→ Task prompt
Records follow. Copy every line with "hinge".

→ Dataset rows
START

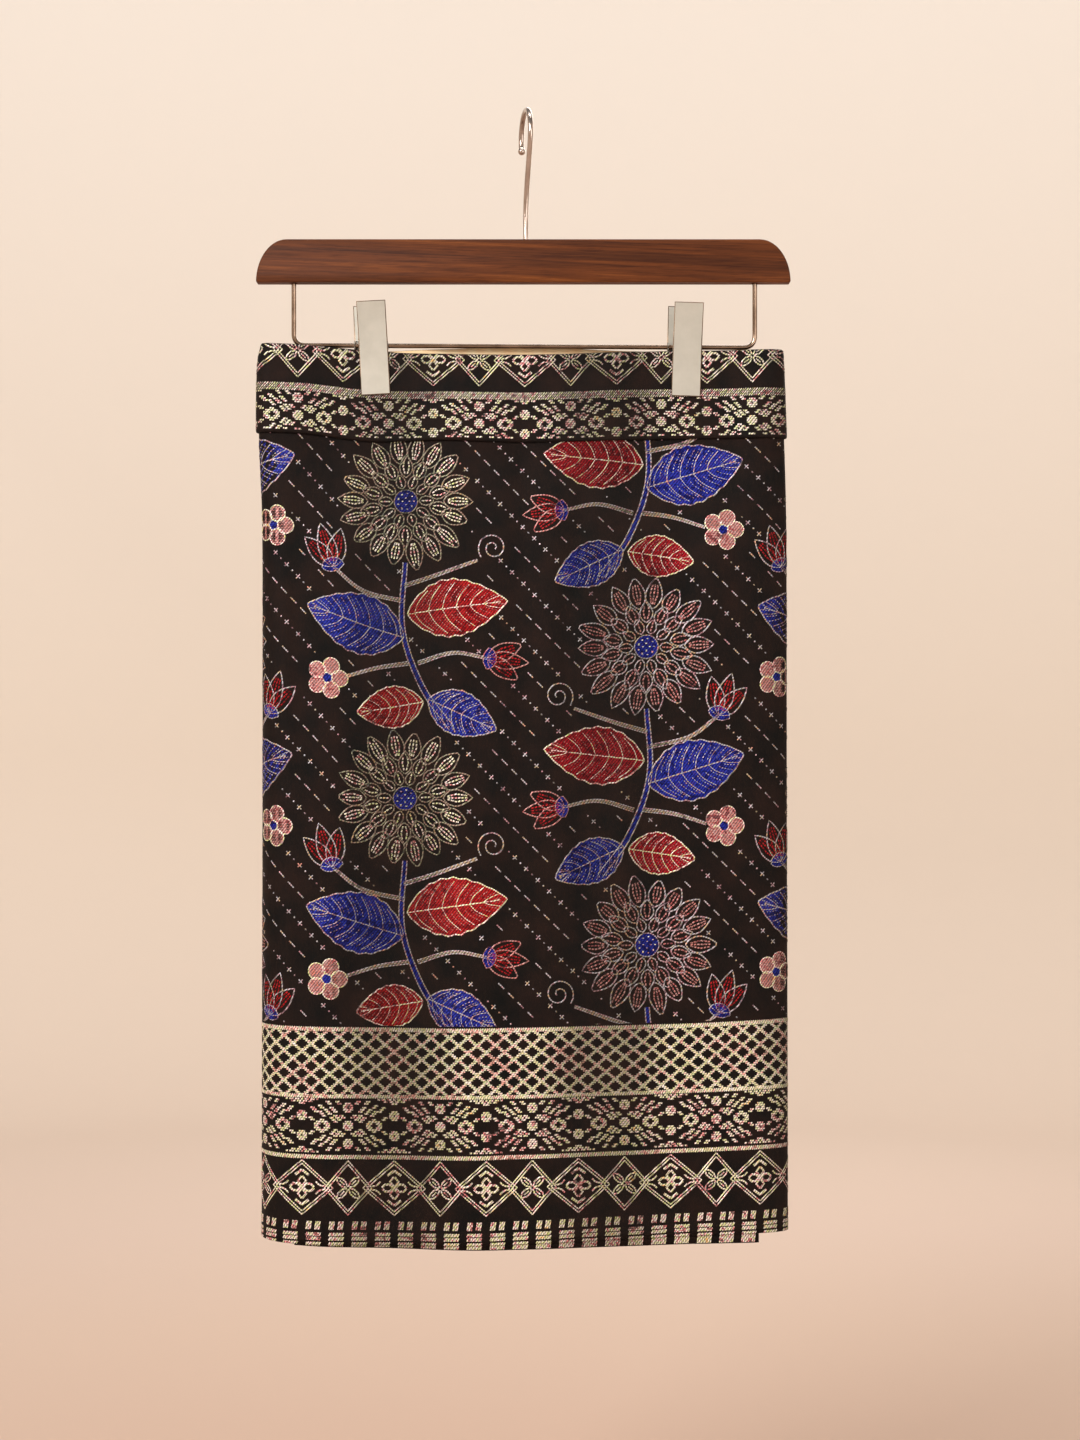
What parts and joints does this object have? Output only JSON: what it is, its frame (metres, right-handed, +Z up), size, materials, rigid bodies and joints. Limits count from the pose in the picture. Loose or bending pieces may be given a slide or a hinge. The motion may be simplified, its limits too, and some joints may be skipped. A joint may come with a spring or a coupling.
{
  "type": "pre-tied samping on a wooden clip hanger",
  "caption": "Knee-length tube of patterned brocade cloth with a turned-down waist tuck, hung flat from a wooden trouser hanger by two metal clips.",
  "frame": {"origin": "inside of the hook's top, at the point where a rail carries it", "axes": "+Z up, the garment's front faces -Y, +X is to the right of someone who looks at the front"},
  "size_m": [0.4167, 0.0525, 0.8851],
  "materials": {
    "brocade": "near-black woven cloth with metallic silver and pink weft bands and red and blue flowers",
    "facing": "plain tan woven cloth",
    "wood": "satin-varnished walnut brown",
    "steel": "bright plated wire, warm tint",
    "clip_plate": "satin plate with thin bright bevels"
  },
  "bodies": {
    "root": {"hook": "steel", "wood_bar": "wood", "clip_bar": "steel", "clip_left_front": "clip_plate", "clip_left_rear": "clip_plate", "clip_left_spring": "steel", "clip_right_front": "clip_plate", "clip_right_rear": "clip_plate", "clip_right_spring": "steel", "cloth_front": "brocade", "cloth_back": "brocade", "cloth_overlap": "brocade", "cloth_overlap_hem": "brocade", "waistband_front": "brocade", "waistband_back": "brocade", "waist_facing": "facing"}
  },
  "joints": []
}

END
START

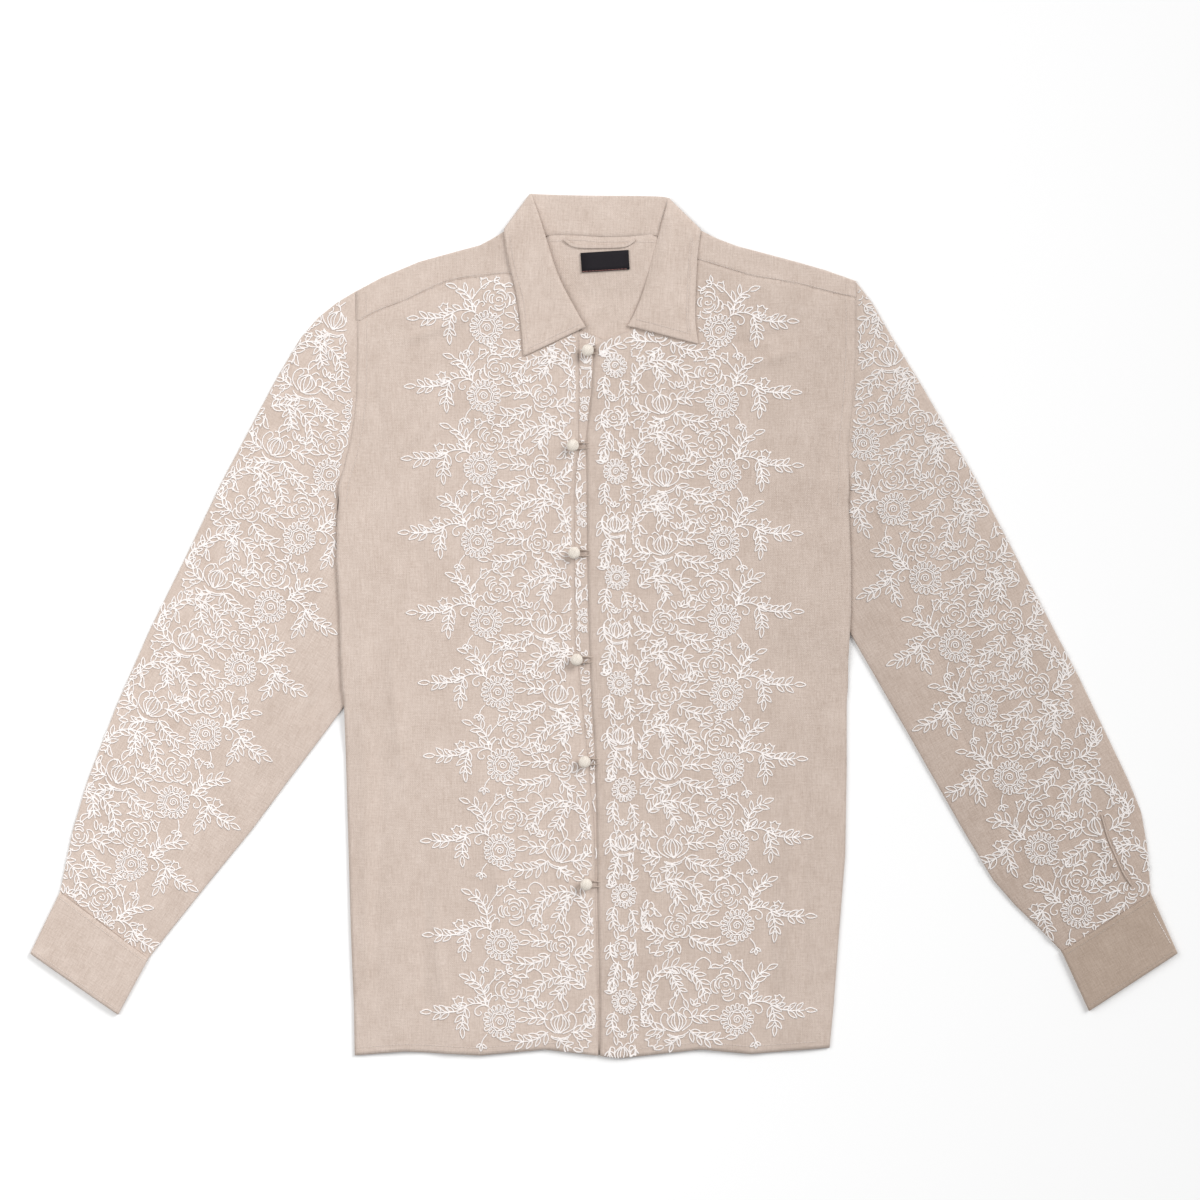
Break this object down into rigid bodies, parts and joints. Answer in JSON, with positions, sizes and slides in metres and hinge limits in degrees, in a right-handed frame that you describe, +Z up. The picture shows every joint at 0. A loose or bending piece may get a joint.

END
START

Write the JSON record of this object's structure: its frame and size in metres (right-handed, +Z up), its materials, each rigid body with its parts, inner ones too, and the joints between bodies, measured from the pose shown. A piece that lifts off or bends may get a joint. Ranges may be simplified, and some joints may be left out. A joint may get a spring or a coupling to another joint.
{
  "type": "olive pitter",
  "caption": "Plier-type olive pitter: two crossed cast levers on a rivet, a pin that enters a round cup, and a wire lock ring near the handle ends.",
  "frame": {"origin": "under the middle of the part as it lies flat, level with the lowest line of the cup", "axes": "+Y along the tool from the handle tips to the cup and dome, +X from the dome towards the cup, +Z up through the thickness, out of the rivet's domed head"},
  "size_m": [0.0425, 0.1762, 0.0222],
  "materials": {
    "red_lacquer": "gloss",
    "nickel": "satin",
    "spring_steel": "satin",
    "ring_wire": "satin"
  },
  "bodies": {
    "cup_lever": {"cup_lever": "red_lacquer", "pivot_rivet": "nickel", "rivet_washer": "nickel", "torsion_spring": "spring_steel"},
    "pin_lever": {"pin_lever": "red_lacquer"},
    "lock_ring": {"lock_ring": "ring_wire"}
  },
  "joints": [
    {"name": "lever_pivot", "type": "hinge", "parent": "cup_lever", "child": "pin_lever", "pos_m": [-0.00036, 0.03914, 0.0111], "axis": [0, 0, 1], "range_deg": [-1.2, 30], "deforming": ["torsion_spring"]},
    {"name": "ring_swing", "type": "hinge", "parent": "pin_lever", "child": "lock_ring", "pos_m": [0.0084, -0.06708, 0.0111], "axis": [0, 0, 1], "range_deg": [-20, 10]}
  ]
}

END

→ Solution
What parts and joints does this object have? Output only JSON: what it is, its frame (metres, right-handed, +Z up), size, materials, rigid bodies and joints. Limits count from the pose in the picture. Loose or bending pieces may be given a slide or a hinge. The motion may be simplified, its limits too, and some joints may be skipped. A joint may come with a spring or a coupling.
Break this object down into rigid bodies, parts and joints. Answer in JSON, with positions, sizes and slides in metres and hinge limits in degrees, in a right-handed frame that you describe, +Z up. The picture shows every joint at 0. A loose or bending piece may get a joint.
    {"name": "lever_pivot", "type": "hinge", "parent": "cup_lever", "child": "pin_lever", "pos_m": [-0.00036, 0.03914, 0.0111], "axis": [0, 0, 1], "range_deg": [-1.2, 30], "deforming": ["torsion_spring"]},
    {"name": "ring_swing", "type": "hinge", "parent": "pin_lever", "child": "lock_ring", "pos_m": [0.0084, -0.06708, 0.0111], "axis": [0, 0, 1], "range_deg": [-20, 10]}